(Protest sign used during a resent demonstration on Parliament Hill. APTN/File photo)
By Delaney Windigo
APTN National News
SASKATOON–One the eve of Tuesday’s Crown First-Nations Gathering, B.C’s Grand Chief Stewart Phillip warned of a potential youth uprising if talks didn’t go smoothly.
Phillip made those remarks saying the prime minister didn’t provide a clear indication that his government would take the concerns of First Nations leaders seriously.
That rhetoric from Phillip, president of Union of B.C. Indian Chiefs, leading up to the historic event got the discussion of possible civil unrest going.
“As offensive as the remark was, I feel obligated to give a voice to the poverty that (represents) the reality of the Aboriginal people in this country,” said Phillip.
Phillip says poverty breeds frustration. One only has to look at the housing crisis on the Attawapiskat First Nation and many other First Nations across the country. However, it was Attawapiskat’s housing crisis that spotlighted Canada’s Third World conditions.
Pictures of dilapidated housing had Aboriginal and non-Aboriginal people across the country frustrated with the federal government’s lack of a swift response.
Yet, the idea of an “uprising” is nothing new. Former Assembly of First Nations national chief Phil Fontaine and former Roseau River First Nation chief Terry Nelson both hinted at unrest in the past.
Assembly of Manitoba Chiefs Grand Chief Derek Nepinak recently told APTN National News that “there is room for civil disobedience, when people aren’t being heard, action does have to happen.”

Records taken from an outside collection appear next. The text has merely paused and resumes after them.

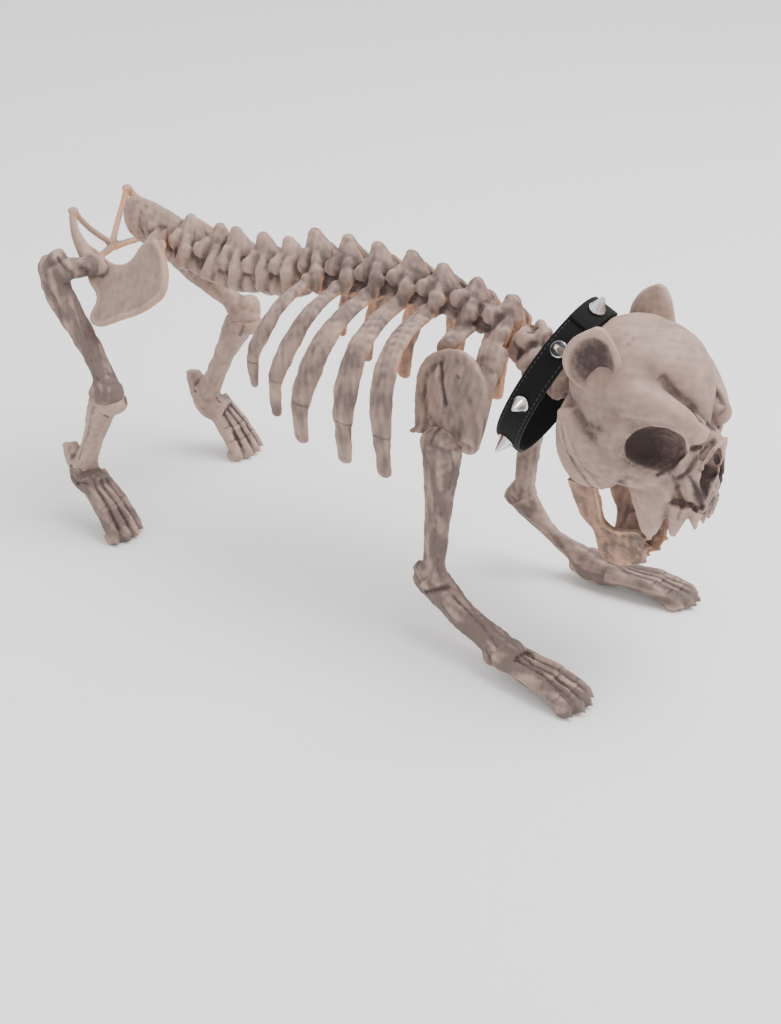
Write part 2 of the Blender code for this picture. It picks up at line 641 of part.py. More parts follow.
def build_ears():
    for side, tag in ((-1, "right"), (1, "left")):
        leaf = [(0.186, side * 0.0310, 0.190, 0.0150, 0.0080),
                (0.186, side * 0.0345, 0.200, 0.0170, 0.0080),
                (0.187, side * 0.0355, 0.208, 0.0155, 0.0070),
                (0.189, side * 0.0360, 0.2165, 0.0100, 0.0045),
                (0.1900, side * 0.0355, 0.2235, 0.0025, 0.0020)]
        hollow = [(0.190, side * 0.0430, 0.188, 0.0130, 0.0080),
                  (0.189, side * 0.0435, 0.200, 0.0125, 0.0070),
                  (0.189, side * 0.0435, 0.208, 0.0110, 0.0065),
                  (0.190, side * 0.0430, 0.2155, 0.0050, 0.0040)]
        cup = (0.95, -side * 0.30, 0)
        mould("ear_" + tag, [bone(leaf, across=cup)], 240, voxel=0.0012, carve=[bone(hollow, across=cup)],
              cuts=[ear_cut(side, False)])


def build_jaw():
    pieces = [bone([(0.196, -0.014, 0.082, 0.012, 0.0045), (0.199, -0.009, 0.073, 0.013, 0.0055),
                    (0.2005, 0, 0.0675, 0.0125, 0.0060), (0.199, 0.009, 0.073, 0.013, 0.0055),
                    (0.196, 0.014, 0.082, 0.012, 0.0045)], across=(0.9, 0, 0.44))]
    cuts = []
    for side in (-1, 1):
        pieces.append(bone([(0.180, side * 0.029, 0.131, 0.0090, 0.0042),
                            (0.183, side * 0.027, 0.117, 0.0080, 0.0042),
                            (0.188, side * 0.022, 0.104, 0.0075, 0.0042),
                            (0.1965, side * 0.017, 0.094, 0.0125, 0.0045),
                            (0.198, side * 0.013, 0.083, 0.0130, 0.0050)]))
        for n in range(3):
            root = Vector((0.207, side * (0.003 + 0.0052 * n), 0.072 + 0.0055 * n))
            pieces.append(tooth(root, root + Vector((0.009, 0, 0.003)), 0.0033))
        cuts.append(half_space((0.183, side * 0.026, JAW_TOP_Z), (0, 0, 1), 0.030))
    mould("jaw", pieces, 700, voxel=0.0013, cuts=cuts)


def collar_point(angle, outward=0.0, along=0.0):
    """Point of the collar: angle from the top, distance out from the strap's middle and across it."""
    y = (COLLAR_HALF_WIDTH + outward) * math.sin(angle)
    up = (COLLAR_HALF_HEIGHT + outward) * math.cos(angle)
    lean = Matrix.Rotation(COLLAR_LEAN, 3, "Y")
    return Vector(COLLAR_CENTRE) + lean @ Vector((along, y, up))


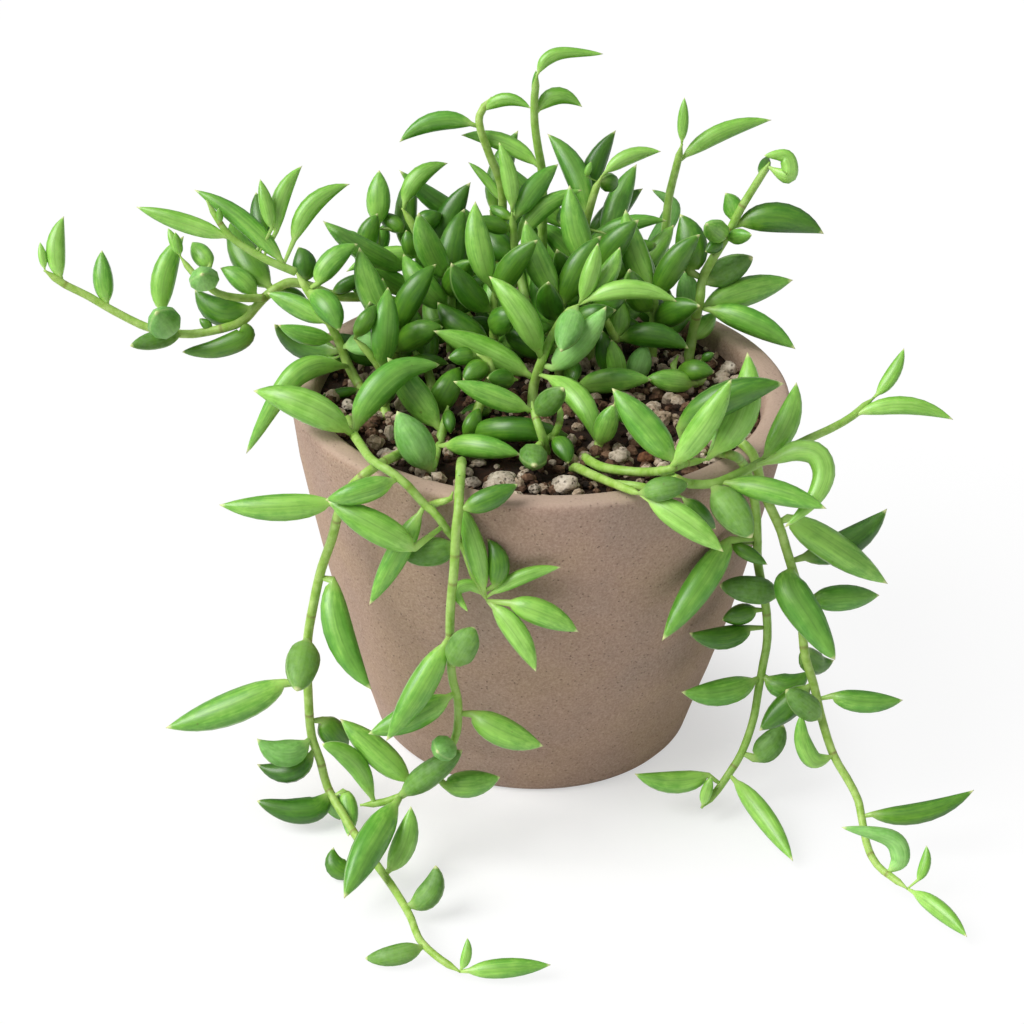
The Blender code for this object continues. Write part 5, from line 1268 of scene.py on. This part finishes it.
def makeStone(name, pale, mid, dark, holeMm):
    # light volcanic stone full of small holes, dusted with soil low down
    stone, shader, add = newMaterial(name)
    place = add("TexCoord").outputs["Object"]
    cloud = add("TexNoise", {"Vector": place, "Scale": 1000 / stoneFinish["cloudMm"],
                             "Detail": 4.0, "Roughness": 0.6})
    grain = add("TexNoise", {"Vector": place, "Scale": 1000 / stoneFinish["grainMm"],
                             "Detail": 4.0, "Roughness": 0.7})
    holes = add("TexVoronoi", {"Vector": place, "Scale": 1000 / holeMm})
    pit = add("ValToRGB", [holes], [(0.12, 1.0), (0.34, 0.0)])
    tone = weighted(add, (grain, 0.4), (cloud, 0.6))
    base = add("ValToRGB", [tone], [(0.34, dark), (0.47, mid), (0.62, pale)])
    height = add("SeparateXYZ", [place]).outputs["Z"]
    dust = add("MapRange", [weighted(add, (height, 1.0), (cloud, 0.003)), *stoneFinish["dust"]])
    base = coated(add, base, (pit, 0.7, dark), (dust, 0.7, soilFinish["brown"]))
    rise = weighted(add, (tone, 1.0), (pit, -0.9))
    setInputs(shader, {
        "Base Color": base, "Roughness": 0.93, "Specular IOR Level": 0.2,
        "Normal": add("Bump", {"Height": rise, "Strength": 0.9, "Distance": 0.0006})})
    return stone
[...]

Confrontations have occurred in the past. Like the 1990 Oka crisis and Ipperwash, with the shooting death of Dudley George. Yet, some say these are isolated incidents, usually occurring because of outstanding treaty issues.
Regardless of the fact some people say the risk of a national uprising is low, APTN National News has reported in the past that the RCMP and Aboriginal Affairs regularly monitor potential “protest and occupation” hot spots.
With all of the talk of potential youth unrest, Colby Tootoosis, considers himself a politically conscious youth and he says if youth feel the need to start an uprising, it should start from within.
“It has to start inside, it has to include me being clear, and willing to look inside myself and open into that original compassion that exists within the consciousness of who we are as Indigenous people,” said Tootoosis, “Uprise within your family unit first, uprise within your own community first, then there will be clarity for better direction of what action needs to be taken.”
Tootoosis describes the federal government’s relationship with First Nations as an abusive one.
However, he says some of the unrest felt by youth is directed at their own leadership.
“A lot of the unrest amongst are young people is also geared towards our own leadership and the invitation is (there) for our current leadership to be open (up) to what our young people have to offer,”said Tootoosis. “There is a lot of intelligent young people out there who can see things differently from a more organic perspective than the current state of our current leadership.”
Some have said the recent Crown First Nations Gathering was the first step in improving the nation to nation relationship.
Phillip says this is the opportunity for the federal government to make positive changes. However, at this point, it’s unclear whether First Nations will move towards peaceful diplomacy or civil disobedience.